How does the Nuvo-9160GC handle power in remote pipeline field installations?
The Nuvo-9160GC accepts 9–48V DC wide-range input, making it directly compatible with solar-plus-battery field power systems common at remote pipeline right-of-way stations. The fanless passive cooling design eliminates the only other significant power draw (cooling fans), and the system's MIL-STD-810G certification ensures it can handle the vibration from compressor and pump stations without requiring active isolation mounts.
What is the payback period for deploying edge AI acoustic monitoring on a pipeline network?

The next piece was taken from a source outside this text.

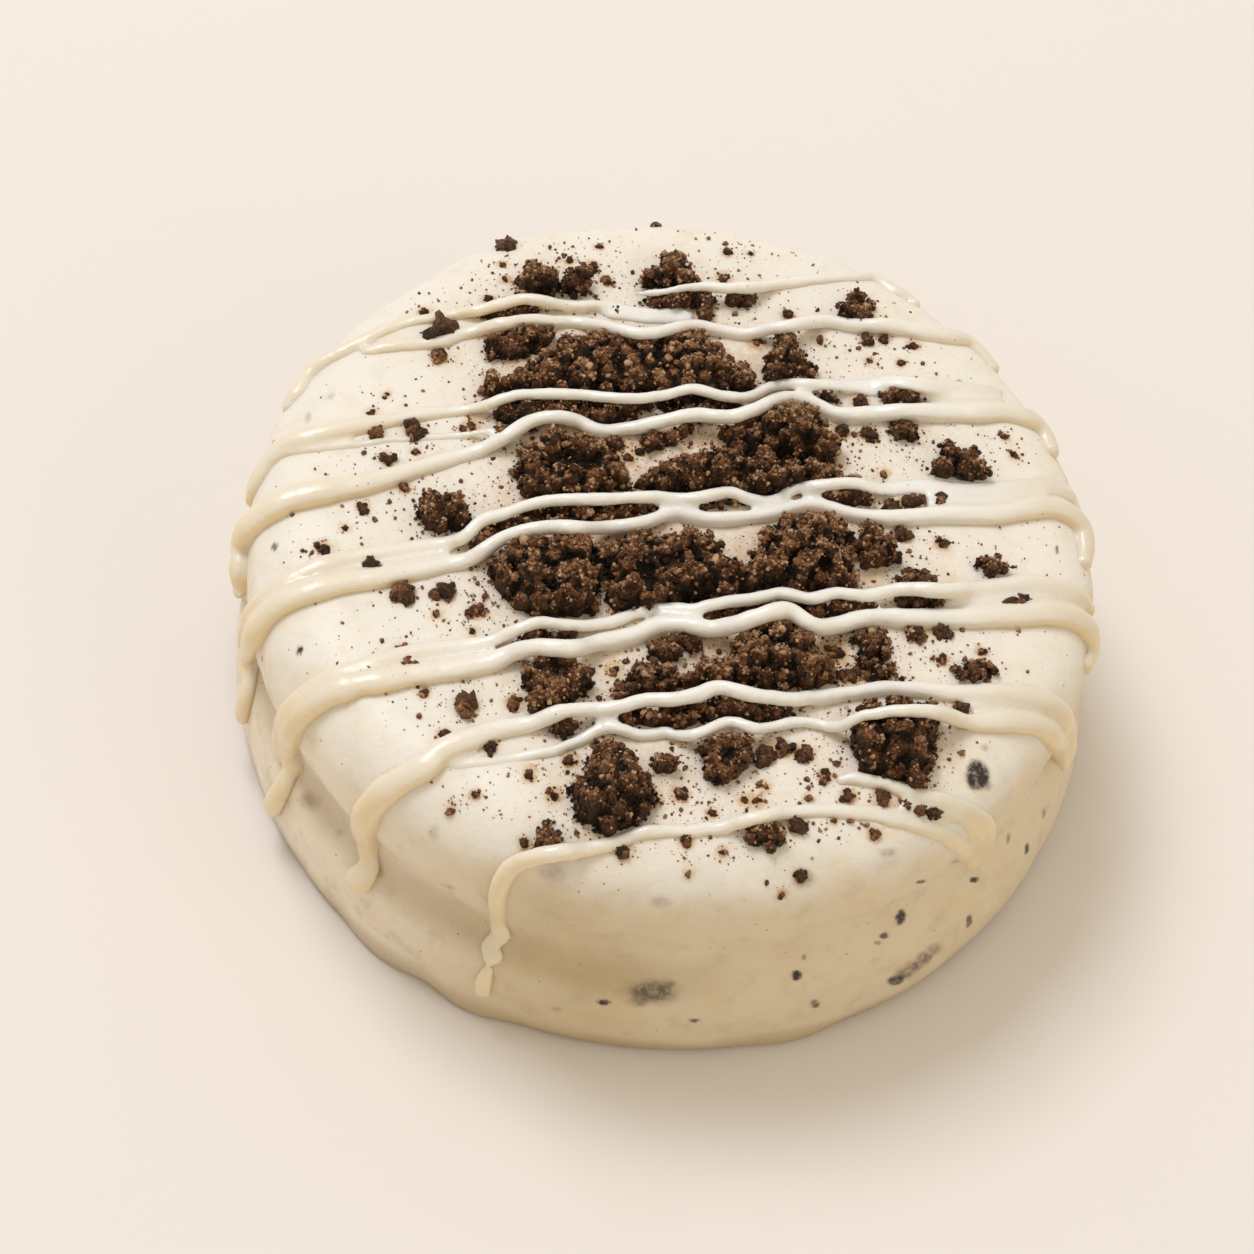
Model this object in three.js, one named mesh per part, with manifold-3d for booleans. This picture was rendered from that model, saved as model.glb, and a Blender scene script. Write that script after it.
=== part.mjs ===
// A sandwich cookie dipped whole in white chocolate, with drizzled strands and dark cookie crumbs on top.
// Millimetres, +Z up. The origin is the middle of the flat underside.

import * as THREE from 'three';
import { mergeVertices } from 'three/addons/utils/BufferGeometryUtils.js';
import Module from 'manifold-3d';

const wasm = await Module();
wasm.setup();

// The coated cookie: two wafers show as two tiers with a soft groove between them.
const TOTAL_HEIGHT = 17.5;
const DOME_DROP = 0.3;
const BASE_RADIUS = 24.8;
const UPPER_TIER = { radius: 25.2, centreHeight: 12.6, shoulderWidth: 5.5, shoulderHeight: 4.6 };
const LOWER_TIER = { radius: 26.0, centreHeight: 2.8, shoulderWidth: 4.6, shoulderHeight: 4.8 };
const SHOULDER_POWER = 2.6;
const UPPER_ARC = { from: -50, to: 90, steps: 7 };
const LOWER_ARC = { from: -26, to: 62, steps: 5 };
const DOME_STEPS = 2;
const TURN_SEGMENTS = 40;

// The lower wafer sits a little to the right of the upper one.
const LOWER_TIER_SHIFT = 0.25;

// Where the coating fills the groove, and where it ran out into a small foot, by azimuth in degrees.
const GROOVE = { height: 7.4, halfHeight: 2.4, fill: 0.95, fillAzimuth: -30, fillHalfAngle: 62 };
const FOOT_POOLS = [
  { azimuth: -121, halfAngle: 9, reach: 0.45 },
  { azimuth: -107, halfAngle: 8, reach: 0.5 },
  { azimuth: -64, halfAngle: 8, reach: 0.3 },
  { azimuth: 95, halfAngle: 12, reach: 0.4 },
  { azimuth: 150, halfAngle: 9, reach: 0.45 },
];
const FOOT_HEIGHT = 1.6;

// The drizzle lies half sunk on the coating, and steps up over the crumbs below it.
const STRAND_SIDES = 5;
const STRAND_STEP = 3;
const STRAND_SINK = 0.25;
const CRUMB_PRESS = 0.35;
const DRIP_SIDES = { around: 6, down: 4 };

// Crumbs sit with their lower part in the coating. A large one has finer facets.
const CHUNK_LIFT = 0.3;
const CHUNK_ROUGHNESS = 0.17;
const LARGE_CHUNK_HALF_WIDTH = 2;
const LOOSE_CRUMBS = { count: 16, smallest: 0.55, largest: 0.85, spread: 13, centreX: 2, reach: 21, seed: 11 };

const COATING = { color: 0xe9e0cf, roughness: 0.42, metalness: 0.0 };

// Large crumbs, as x, y, half width, half depth and half height, from the far edge to the near edge.
const CHUNKS = [
  [-11.0, 16.3, 1.4, 1.3, 1.2], [-8.4, 16.8, 1.2, 1.2, 1.1], [-2.8, 18.6, 1.5, 1.3, 1.4], [1.6, 17.5, 1.3, 0.9, 0.7],
  [8.7, 17.9, 1.5, 1.1, 0.9], [-11.1, 11.0, 1.7, 1.3, 0.8], [-8.0, 11.0, 2.0, 1.6, 1.1], [-4.5, 10.6, 2.1, 1.8, 1.4],
  [-1.1, 11.3, 2.2, 2.0, 1.5], [2.0, 12.0, 1.8, 1.8, 1.4], [5.0, 13.4, 1.8, 1.9, 1.5],
  [12.1, 12.0, 1.6, 0.9, 0.8], [15.9, 7.2, 1.8, 1.4, 1.0],
  [-8.2, 1.8, 2.1, 1.8, 1.3], [-5.0, 2.3, 2.0, 1.7, 1.3], [-1.2, 2.6, 1.6, 1.1, 0.8], [1.8, 3.6, 1.9, 1.4, 1.2],
  [4.2, 6.0, 1.8, 1.7, 1.4], [6.8, 6.8, 2.5, 2.0, 1.9], [-13.6, -2.4, 1.8, 1.6, 1.4],
  [-8.5, -7.0, 2.3, 2.4, 2.0], [-5.2, -5.5, 2.4, 2.6, 2.2], [-1.7, -5.0, 2.1, 2.3, 2.0], [1.0, -2.8, 2.2, 2.4, 2.5],
  [3.5, -4.6, 1.5, 1.7, 1.4], [5.8, -2.6, 1.8, 2.3, 2.1], [8.8, -1.8, 2.0, 2.5, 2.2], [11.6, 0.0, 1.5, 1.5, 1.2],
  [14.4, -1.5, 1.2, 1.0, 0.8], [18.7, 0.3, 1.5, 0.9, 0.8], [1.7, -9.1, 1.8, 1.1, 0.9], [3.7, -9.7, 1.3, 1.4, 1.1],
  [5.8, -9.1, 1.6, 2.0, 1.6], [8.4, -8.5, 1.8, 2.0, 1.7], [12.1, -7.2, 1.4, 1.5, 1.2], [18.2, -7.3, 1.6, 1.0, 0.9],
  [-5.4, -13.1, 2.0, 1.9, 1.5], [-0.8, -11.6, 1.7, 1.2, 0.9], [13.9, -13.8, 2.7, 2.5, 1.9],
  [4.4, -16.5, 1.5, 1.6, 1.4], [-1.4, -20.0, 2.7, 2.6, 2.3], [-10.1, -15.4, 1.0, 0.8, 0.7],
  [-4.5, -22.6, 0.9, 1.1, 0.9], [7.5, -20.7, 0.9, 0.9, 0.8],
];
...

In the case study deployment, the operator reduced annual integrity program costs from $208,000 to $68,500 per 100 km — a saving of approximately $139,500/100 km/year. Hardware and integration costs for a full Nuvo-9160GC-based node (including sensor array, enclosure, and LTE modem) are typically $18,000–$24,000 per node. At 40–60 km spacing, payback against legacy inspection costs is typically achieved in 8–14 months, before accounting for avoided incident costs, which in this operator's case included three reportable incidents over the prior four-year baseline period.